Given problem
Go through the data below. Pull out every line that has the word "bodies".

Source excerpt

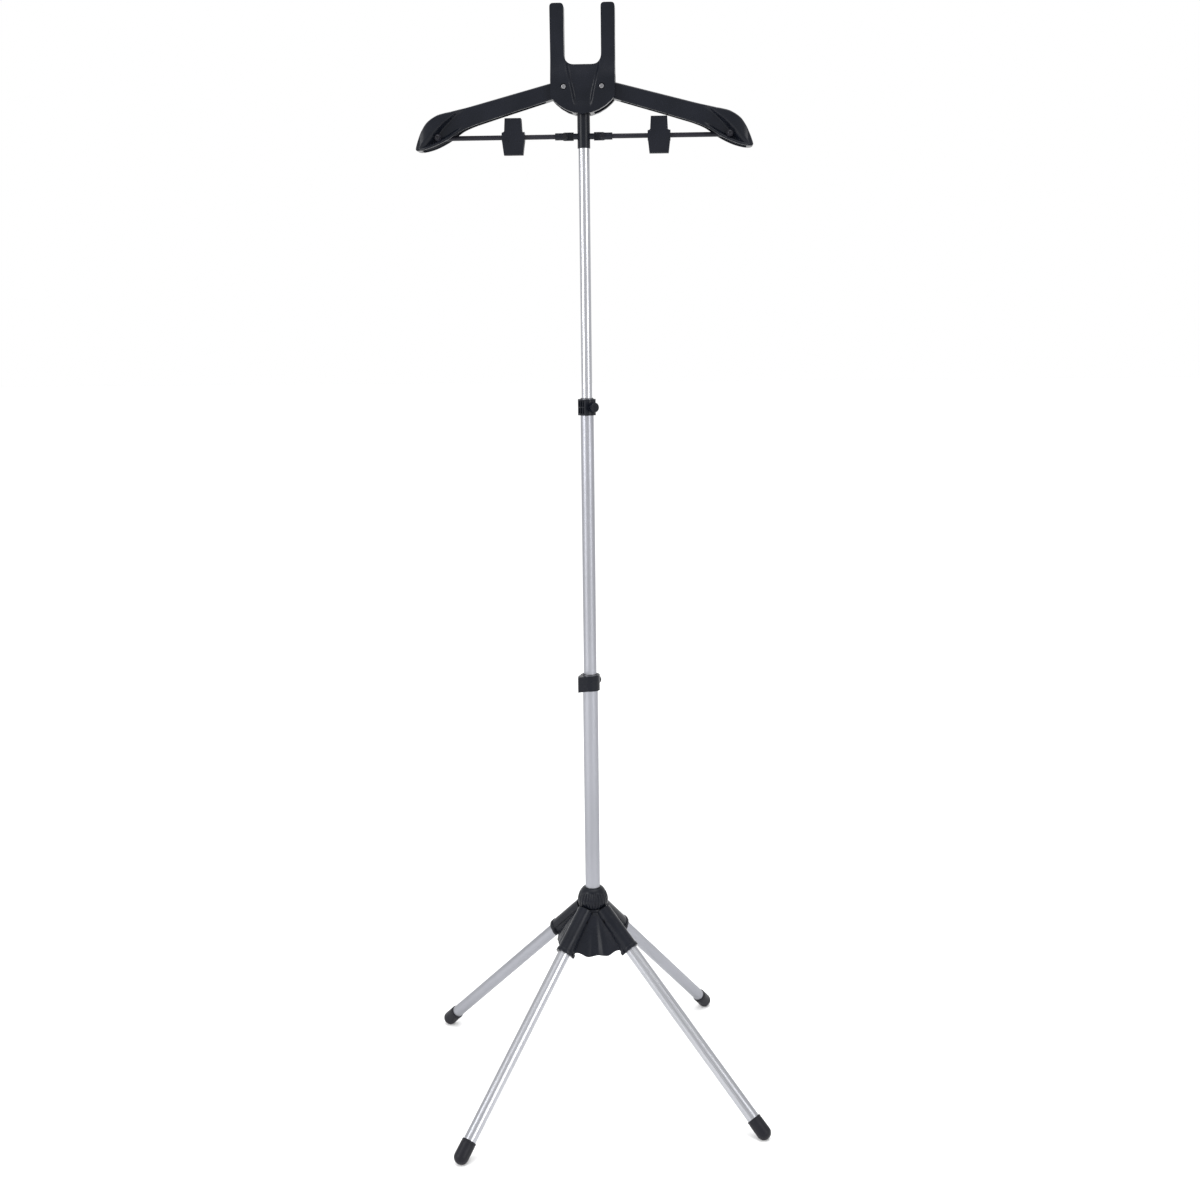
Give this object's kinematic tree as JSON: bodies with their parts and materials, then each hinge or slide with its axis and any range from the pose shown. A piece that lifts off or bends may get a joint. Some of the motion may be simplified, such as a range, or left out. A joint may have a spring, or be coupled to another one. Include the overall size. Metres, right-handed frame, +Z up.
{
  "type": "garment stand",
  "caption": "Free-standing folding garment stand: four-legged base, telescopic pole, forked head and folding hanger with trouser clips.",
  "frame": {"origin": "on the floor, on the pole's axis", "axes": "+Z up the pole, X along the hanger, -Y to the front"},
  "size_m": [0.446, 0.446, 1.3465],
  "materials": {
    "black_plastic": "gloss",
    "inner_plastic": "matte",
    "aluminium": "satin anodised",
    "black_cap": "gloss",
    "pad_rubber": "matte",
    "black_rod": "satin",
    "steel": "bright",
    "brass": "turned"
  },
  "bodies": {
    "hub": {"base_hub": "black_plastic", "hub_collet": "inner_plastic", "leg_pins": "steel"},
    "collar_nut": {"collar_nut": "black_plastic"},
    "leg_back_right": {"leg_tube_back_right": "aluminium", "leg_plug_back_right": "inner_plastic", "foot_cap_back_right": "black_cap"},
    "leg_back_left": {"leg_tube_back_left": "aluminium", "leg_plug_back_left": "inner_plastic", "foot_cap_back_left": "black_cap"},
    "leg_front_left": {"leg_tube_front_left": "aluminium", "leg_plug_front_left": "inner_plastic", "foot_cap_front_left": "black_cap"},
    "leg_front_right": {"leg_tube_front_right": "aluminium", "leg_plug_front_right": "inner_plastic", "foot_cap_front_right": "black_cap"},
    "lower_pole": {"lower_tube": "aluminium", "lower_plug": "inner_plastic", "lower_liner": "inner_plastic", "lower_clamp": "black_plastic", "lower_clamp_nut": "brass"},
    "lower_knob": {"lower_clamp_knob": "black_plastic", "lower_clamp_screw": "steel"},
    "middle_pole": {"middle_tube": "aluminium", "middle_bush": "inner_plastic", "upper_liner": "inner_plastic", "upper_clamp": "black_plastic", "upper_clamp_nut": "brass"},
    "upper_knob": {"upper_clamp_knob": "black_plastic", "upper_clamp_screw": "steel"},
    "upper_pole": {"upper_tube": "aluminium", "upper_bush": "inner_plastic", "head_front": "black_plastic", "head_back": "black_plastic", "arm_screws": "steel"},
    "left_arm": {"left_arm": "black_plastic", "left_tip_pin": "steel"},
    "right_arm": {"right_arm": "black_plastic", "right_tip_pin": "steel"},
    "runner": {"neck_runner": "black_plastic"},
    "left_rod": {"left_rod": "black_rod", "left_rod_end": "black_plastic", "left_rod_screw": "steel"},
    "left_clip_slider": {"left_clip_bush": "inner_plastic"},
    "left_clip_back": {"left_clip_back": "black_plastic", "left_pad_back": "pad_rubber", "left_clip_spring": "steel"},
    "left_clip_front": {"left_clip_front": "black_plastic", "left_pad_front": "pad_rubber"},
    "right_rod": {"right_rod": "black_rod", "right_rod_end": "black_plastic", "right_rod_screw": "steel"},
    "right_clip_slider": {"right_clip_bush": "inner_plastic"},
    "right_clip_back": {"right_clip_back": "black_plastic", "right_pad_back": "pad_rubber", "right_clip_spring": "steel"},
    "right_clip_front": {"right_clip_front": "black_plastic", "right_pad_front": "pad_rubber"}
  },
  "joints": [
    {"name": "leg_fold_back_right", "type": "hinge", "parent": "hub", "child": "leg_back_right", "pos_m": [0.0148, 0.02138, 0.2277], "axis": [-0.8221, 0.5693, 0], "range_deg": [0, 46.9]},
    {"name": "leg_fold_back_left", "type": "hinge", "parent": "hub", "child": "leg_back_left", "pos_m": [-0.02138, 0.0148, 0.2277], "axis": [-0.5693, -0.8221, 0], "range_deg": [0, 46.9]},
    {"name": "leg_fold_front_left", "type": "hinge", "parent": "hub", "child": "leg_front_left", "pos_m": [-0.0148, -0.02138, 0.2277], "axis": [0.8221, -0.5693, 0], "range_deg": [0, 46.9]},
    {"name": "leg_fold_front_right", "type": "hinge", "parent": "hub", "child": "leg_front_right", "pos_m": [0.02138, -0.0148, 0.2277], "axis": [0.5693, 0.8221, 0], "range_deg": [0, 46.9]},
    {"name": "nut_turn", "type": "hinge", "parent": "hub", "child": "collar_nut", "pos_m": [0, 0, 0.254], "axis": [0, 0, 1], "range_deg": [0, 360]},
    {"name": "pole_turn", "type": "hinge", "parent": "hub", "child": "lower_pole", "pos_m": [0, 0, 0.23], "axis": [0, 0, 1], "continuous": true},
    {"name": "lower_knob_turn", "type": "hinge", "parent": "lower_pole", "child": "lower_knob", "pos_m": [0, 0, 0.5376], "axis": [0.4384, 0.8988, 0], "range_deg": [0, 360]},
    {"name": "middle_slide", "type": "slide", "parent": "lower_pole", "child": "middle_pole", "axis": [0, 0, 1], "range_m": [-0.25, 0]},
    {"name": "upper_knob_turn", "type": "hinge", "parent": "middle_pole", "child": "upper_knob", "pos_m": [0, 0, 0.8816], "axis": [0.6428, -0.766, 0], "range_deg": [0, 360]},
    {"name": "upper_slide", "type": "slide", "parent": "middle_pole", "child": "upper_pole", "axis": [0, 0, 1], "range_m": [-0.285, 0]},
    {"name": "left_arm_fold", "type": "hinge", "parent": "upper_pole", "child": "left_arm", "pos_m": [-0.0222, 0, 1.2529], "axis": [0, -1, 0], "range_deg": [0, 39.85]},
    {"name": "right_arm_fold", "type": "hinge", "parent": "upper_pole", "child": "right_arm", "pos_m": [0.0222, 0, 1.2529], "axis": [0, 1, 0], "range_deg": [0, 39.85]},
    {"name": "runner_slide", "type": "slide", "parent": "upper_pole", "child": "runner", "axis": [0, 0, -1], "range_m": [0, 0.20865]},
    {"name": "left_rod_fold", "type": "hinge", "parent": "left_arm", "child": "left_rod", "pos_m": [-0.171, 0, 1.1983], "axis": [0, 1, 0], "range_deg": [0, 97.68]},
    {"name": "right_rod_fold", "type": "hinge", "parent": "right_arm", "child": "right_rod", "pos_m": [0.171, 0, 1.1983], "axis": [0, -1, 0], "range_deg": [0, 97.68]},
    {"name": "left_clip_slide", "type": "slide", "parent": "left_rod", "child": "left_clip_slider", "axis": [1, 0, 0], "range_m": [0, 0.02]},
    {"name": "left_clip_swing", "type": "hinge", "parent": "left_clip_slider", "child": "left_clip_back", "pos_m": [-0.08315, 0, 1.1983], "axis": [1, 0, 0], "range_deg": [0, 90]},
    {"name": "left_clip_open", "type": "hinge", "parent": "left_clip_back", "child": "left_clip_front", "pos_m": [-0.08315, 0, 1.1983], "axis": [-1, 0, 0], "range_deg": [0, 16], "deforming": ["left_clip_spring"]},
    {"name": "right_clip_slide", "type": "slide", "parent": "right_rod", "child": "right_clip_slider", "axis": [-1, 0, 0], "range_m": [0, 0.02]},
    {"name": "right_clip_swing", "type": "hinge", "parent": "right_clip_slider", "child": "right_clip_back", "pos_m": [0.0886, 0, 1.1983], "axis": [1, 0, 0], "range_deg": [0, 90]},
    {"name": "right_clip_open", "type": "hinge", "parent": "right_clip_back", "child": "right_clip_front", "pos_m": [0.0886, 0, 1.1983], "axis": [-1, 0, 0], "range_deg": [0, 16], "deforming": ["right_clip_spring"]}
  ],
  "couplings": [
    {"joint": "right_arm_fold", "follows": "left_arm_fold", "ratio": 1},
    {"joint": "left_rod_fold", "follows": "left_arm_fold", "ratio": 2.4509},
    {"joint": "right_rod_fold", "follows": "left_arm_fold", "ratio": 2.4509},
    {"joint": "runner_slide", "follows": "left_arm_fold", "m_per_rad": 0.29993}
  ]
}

Complete output
Give this object's kinematic tree as JSON: bodies with their parts and materials, then each hinge or slide with its axis and any range from the pose shown. A piece that lifts off or bends may get a joint. Some of the motion may be simplified, such as a range, or left out. A joint may have a spring, or be coupled to another one. Include the overall size. Metres, right-handed frame, +Z up.
  "bodies": {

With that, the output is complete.